• EXERCISE GOAL:
Write every line of the material out exactly as shown.

-- begin --

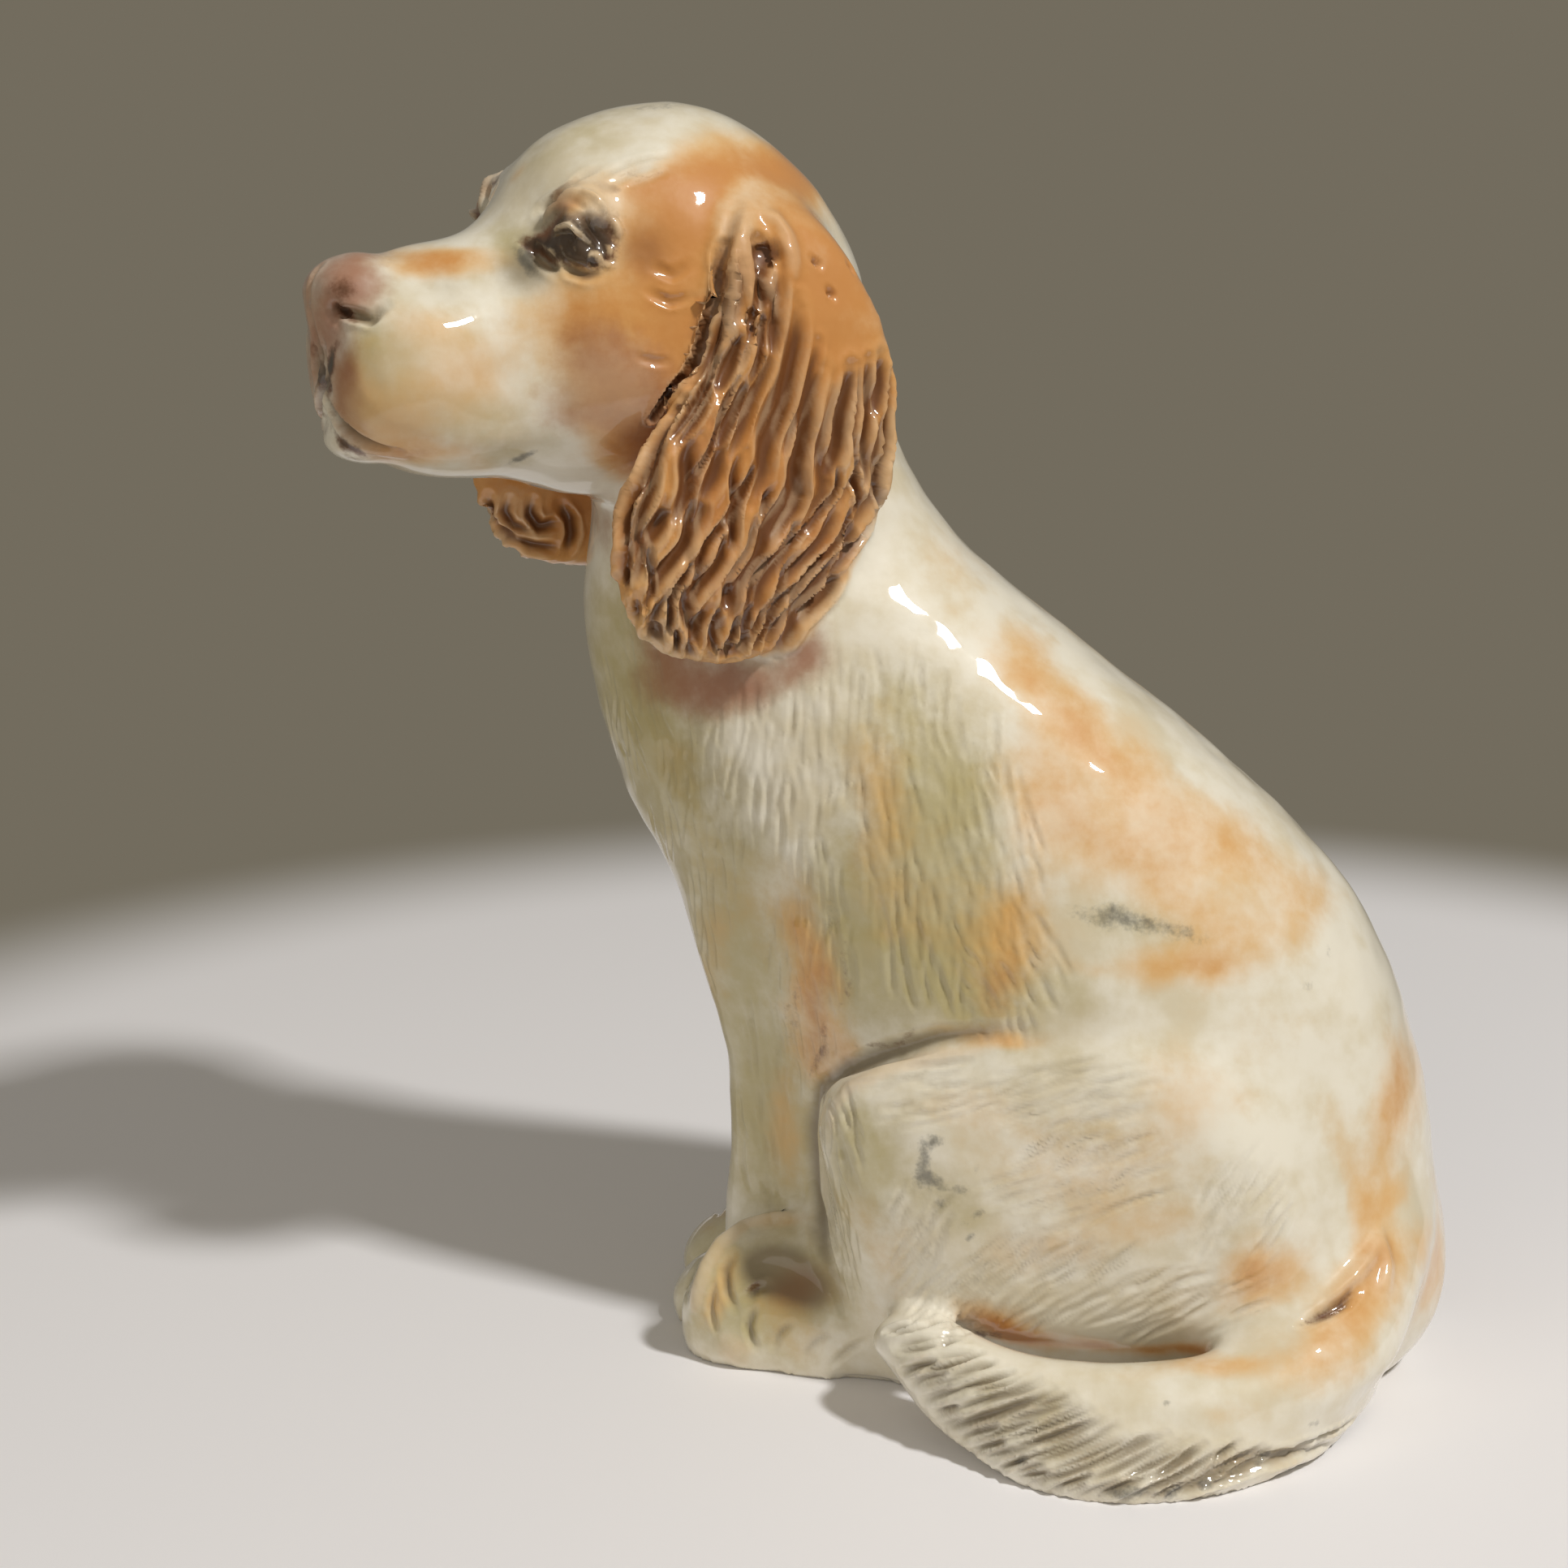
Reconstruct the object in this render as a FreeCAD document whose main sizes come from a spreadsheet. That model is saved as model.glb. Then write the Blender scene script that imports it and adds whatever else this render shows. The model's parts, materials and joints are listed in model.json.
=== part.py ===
# A seated spaniel figure, hand modelled in clay and glazed, as a parametric document.
#
# The figure looks along -Y and sits on the XY plane, with +X on the dog's own left side.
# It is put together the way a potter builds it. The trunk is a hollow form with its neck,
# a slab closes the trunk from below, and every other piece of clay is shaped on its own
# and luted on. Each piece is cut to the pieces it is pressed against, so that neighbours
# meet face to face.
import FreeCAD, Part

import math
import os

Vector = FreeCAD.Vector

# The driving sizes, in millimetres and degrees, with what each one measures.
SIZES = (
    ("back_height", 132.0, "top of the neck stump above the base"),
    ("torso_length", 75.0, "trunk from belly to rump, near its base"),
    ("torso_width", 60.0, "trunk across its widest place"),
    ("wall", 6.0, "clay left round the hollow of the trunk"),
    ("slab_thickness", 5.0, "clay slab that closes the hollow"),
    ("vent_diameter", 7.0, "air hole in the slab"),
    ("head_length", 72.0, "back of the skull to the nose"),
    ("head_height", 48.0, "throat to crown"),
    ("head_width", 43.0, "across the cheeks"),
    ("head_turn", 38.0, "degrees that the head is turned to its left"),
    ("skull_hollow", 26.0, "diameter of the hollow in the skull"),
    ("neck_passage", 10.0, "air passage between the two hollows"),
    ("left_ear_length", 57.0, "root to tip of the left ear"),
    ("right_ear_length", 51.5, "root to tip of the right ear"),
    ("ear_width", 37.0, "broadest place of an ear"),
    ("ear_thickness", 6.5, "ear, leather and feathering together"),
    ("eye_diameter", 8.0, "eye pellet"),
    ("eyelid_thickness", 2.2, "roll of clay round an eye"),
    ("nose_width", 15.0, "across the nose pad"),
    ("nose_height", 12.4, "nose pad, top to bottom"),
    ("nose_length", 12.6, "nose pad, front to back"),
    ("nostril_diameter", 2.6, "pierced nostril"),
    ("nostril_depth", 3.0, "how deep a nostril is pierced"),
    ("chin_width", 13.0, "across the lower lip"),
    ("chin_height", 6.4, "lower lip, top to bottom"),
    ("chin_length", 11.0, "lower lip, front to back"),
    ("foreleg_thickness", 12.0, "foreleg above its paw"),
    ("foreleg_gap", 0.6, "between the two forelegs"),
    ("forepaw_length", 18.6, "heel to toes of a front paw"),
    ("forepaw_width", 12.6, "across the toes of a front paw"),
    ("forepaw_height", 10.0, "instep of a front paw"),
    ("forepaw_step", 1.5, "how far the right front paw stands ahead"),
    ("haunch_width", 67.0, "across both thighs"),
    ("thigh_length", 65.0, "knee to hip"),
    ("thigh_height", 44.0, "thigh, top to bottom"),
    ("shin_thickness", 16.0, "lower hind leg"),
    ("hind_paw_length", 34.0, "hock to toes"),
    ("hind_paw_width", 13.0, "across a hind paw"),
    ("hind_paw_height", 18.5, "instep of a hind paw"),
    ("tail_diameter", 14.0, "tail at its middle"),
    ("fringe_reach", 12.0, "middle of the tail to the edge of its feathering"),
    ("fringe_thickness", 6.5, "feathering through its thickest place"),
    ("cut_overrun", 20.0, "how far a cutting block runs past what it cuts"),
)

POINTS_PER_RING = 16

# Radians from a ring's main axis to its seam, so that no two forms' seams lie together.
SEAM_ANGLE = 0.2

doc = FreeCAD.newDocument("seated_spaniel")
sheet = doc.addObject("Spreadsheet::Sheet", "Sizes")
for row, (alias, value, meaning) in enumerate(SIZES, start=1):
    sheet.set(f"A{row}", alias)
    sheet.set(f"B{row}", str(value))
    sheet.set(f"C{row}", meaning)
    sheet.setAlias(f"B{row}", alias)
doc.recompute()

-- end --

• ANSWER FOR THIS EXERCISE:
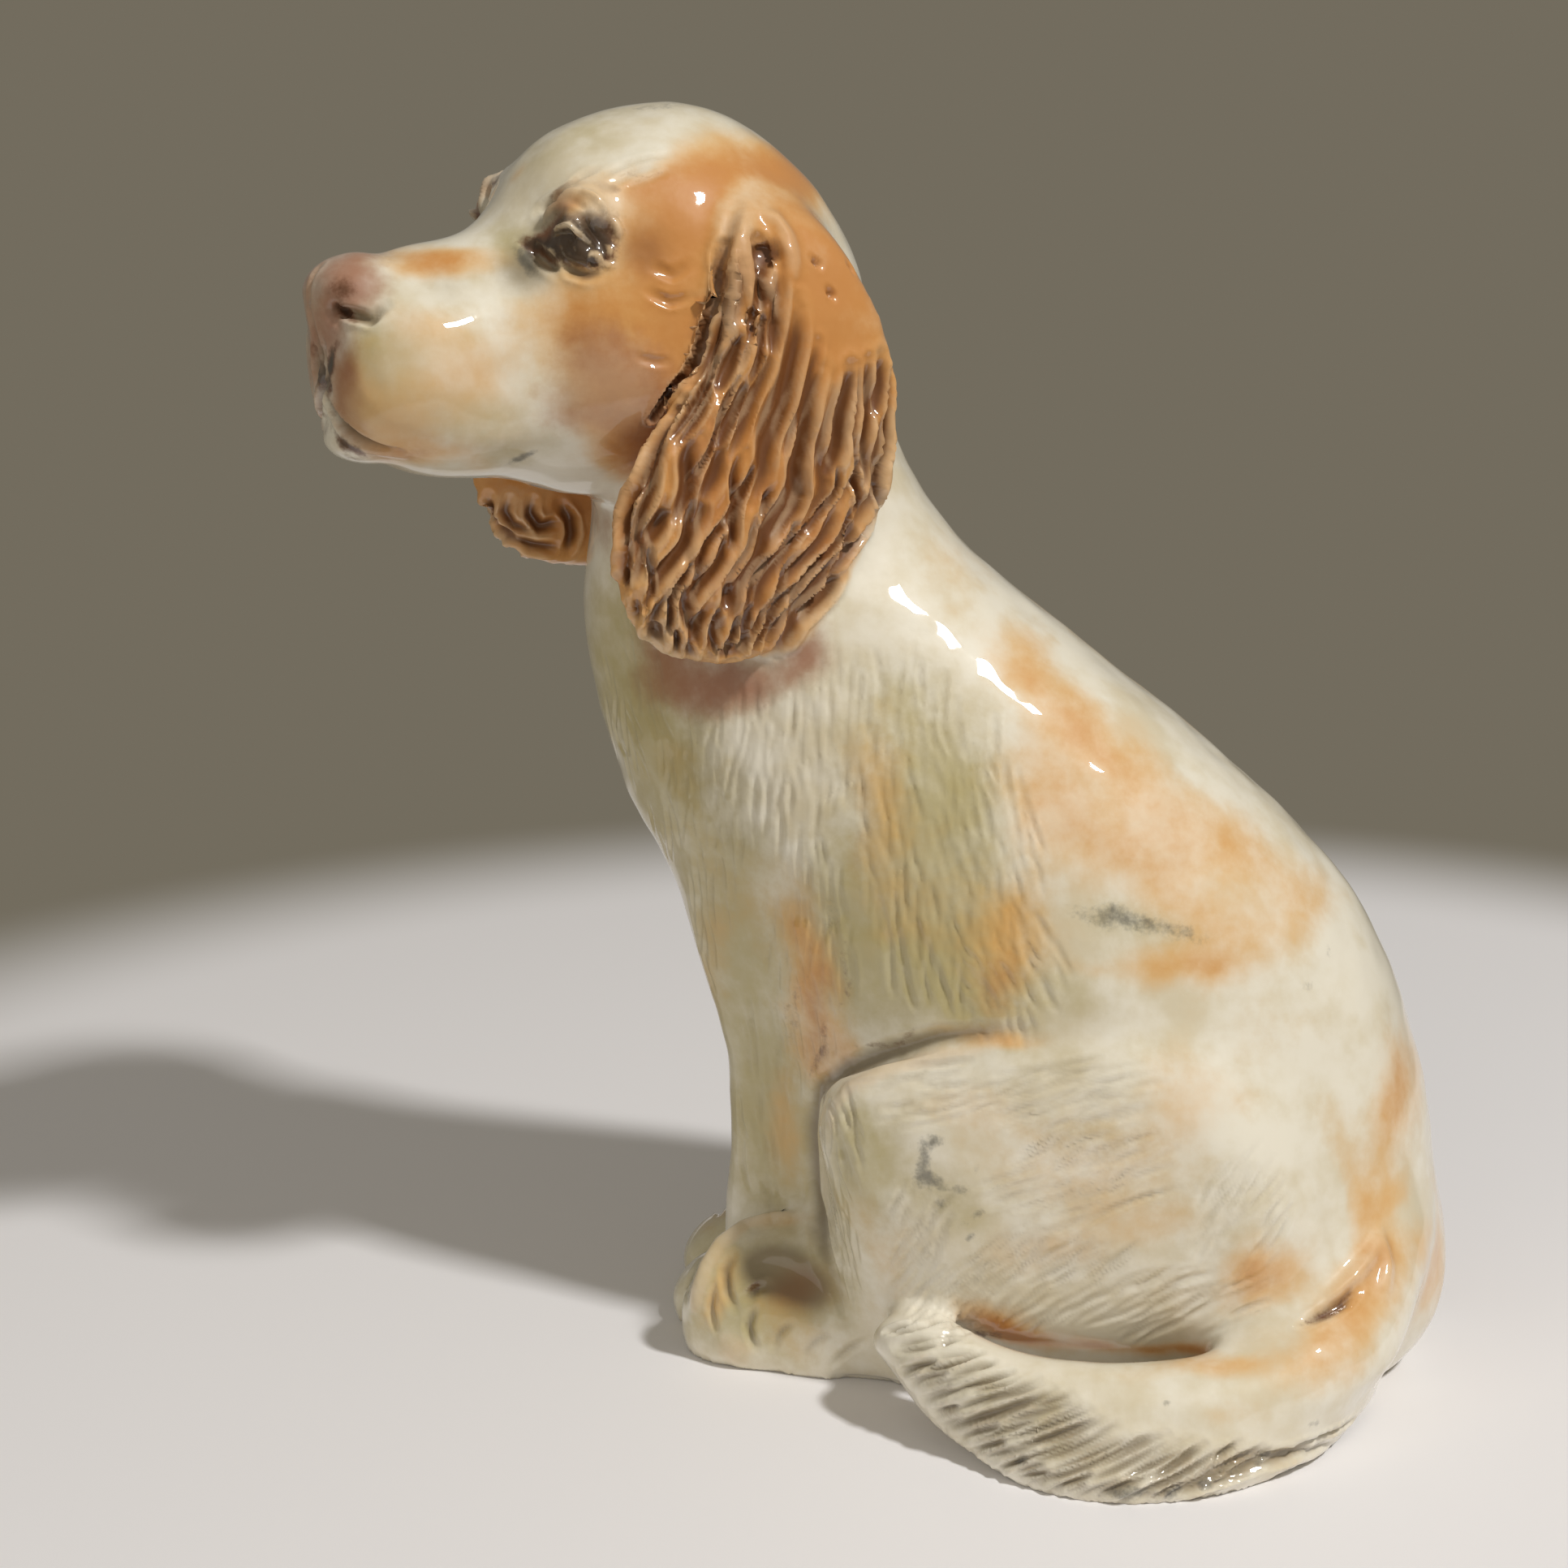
Reconstruct the object in this render as a FreeCAD document whose main sizes come from a spreadsheet. That model is saved as model.glb. Then write the Blender scene script that imports it and adds whatever else this render shows. The model's parts, materials and joints are listed in model.json.
=== part.py ===
# A seated spaniel figure, hand modelled in clay and glazed, as a parametric document.
#
# The figure looks along -Y and sits on the XY plane, with +X on the dog's own left side.
# It is put together the way a potter builds it. The trunk is a hollow form with its neck,
# a slab closes the trunk from below, and every other piece of clay is shaped on its own
# and luted on. Each piece is cut to the pieces it is pressed against, so that neighbours
# meet face to face.
import FreeCAD, Part

import math
import os

Vector = FreeCAD.Vector

# The driving sizes, in millimetres and degrees, with what each one measures.
SIZES = (
    ("back_height", 132.0, "top of the neck stump above the base"),
    ("torso_length", 75.0, "trunk from belly to rump, near its base"),
    ("torso_width", 60.0, "trunk across its widest place"),
    ("wall", 6.0, "clay left round the hollow of the trunk"),
    ("slab_thickness", 5.0, "clay slab that closes the hollow"),
    ("vent_diameter", 7.0, "air hole in the slab"),
    ("head_length", 72.0, "back of the skull to the nose"),
    ("head_height", 48.0, "throat to crown"),
    ("head_width", 43.0, "across the cheeks"),
    ("head_turn", 38.0, "degrees that the head is turned to its left"),
    ("skull_hollow", 26.0, "diameter of the hollow in the skull"),
    ("neck_passage", 10.0, "air passage between the two hollows"),
    ("left_ear_length", 57.0, "root to tip of the left ear"),
    ("right_ear_length", 51.5, "root to tip of the right ear"),
    ("ear_width", 37.0, "broadest place of an ear"),
    ("ear_thickness", 6.5, "ear, leather and feathering together"),
    ("eye_diameter", 8.0, "eye pellet"),
    ("eyelid_thickness", 2.2, "roll of clay round an eye"),
    ("nose_width", 15.0, "across the nose pad"),
    ("nose_height", 12.4, "nose pad, top to bottom"),
    ("nose_length", 12.6, "nose pad, front to back"),
    ("nostril_diameter", 2.6, "pierced nostril"),
    ("nostril_depth", 3.0, "how deep a nostril is pierced"),
    ("chin_width", 13.0, "across the lower lip"),
    ("chin_height", 6.4, "lower lip, top to bottom"),
    ("chin_length", 11.0, "lower lip, front to back"),
    ("foreleg_thickness", 12.0, "foreleg above its paw"),
    ("foreleg_gap", 0.6, "between the two forelegs"),
    ("forepaw_length", 18.6, "heel to toes of a front paw"),
    ("forepaw_width", 12.6, "across the toes of a front paw"),
    ("forepaw_height", 10.0, "instep of a front paw"),
    ("forepaw_step", 1.5, "how far the right front paw stands ahead"),
    ("haunch_width", 67.0, "across both thighs"),
    ("thigh_length", 65.0, "knee to hip"),
    ("thigh_height", 44.0, "thigh, top to bottom"),
    ("shin_thickness", 16.0, "lower hind leg"),
    ("hind_paw_length", 34.0, "hock to toes"),
    ("hind_paw_width", 13.0, "across a hind paw"),
    ("hind_paw_height", 18.5, "instep of a hind paw"),
    ("tail_diameter", 14.0, "tail at its middle"),
    ("fringe_reach", 12.0, "middle of the tail to the edge of its feathering"),
    ("fringe_thickness", 6.5, "feathering through its thickest place"),
    ("cut_overrun", 20.0, "how far a cutting block runs past what it cuts"),
)

POINTS_PER_RING = 16

# Radians from a ring's main axis to its seam, so that no two forms' seams lie together.
SEAM_ANGLE = 0.2

doc = FreeCAD.newDocument("seated_spaniel")
sheet = doc.addObject("Spreadsheet::Sheet", "Sizes")
for row, (alias, value, meaning) in enumerate(SIZES, start=1):
    sheet.set(f"A{row}", alias)
    sheet.set(f"B{row}", str(value))
    sheet.set(f"C{row}", meaning)
    sheet.setAlias(f"B{row}", alias)
doc.recompute()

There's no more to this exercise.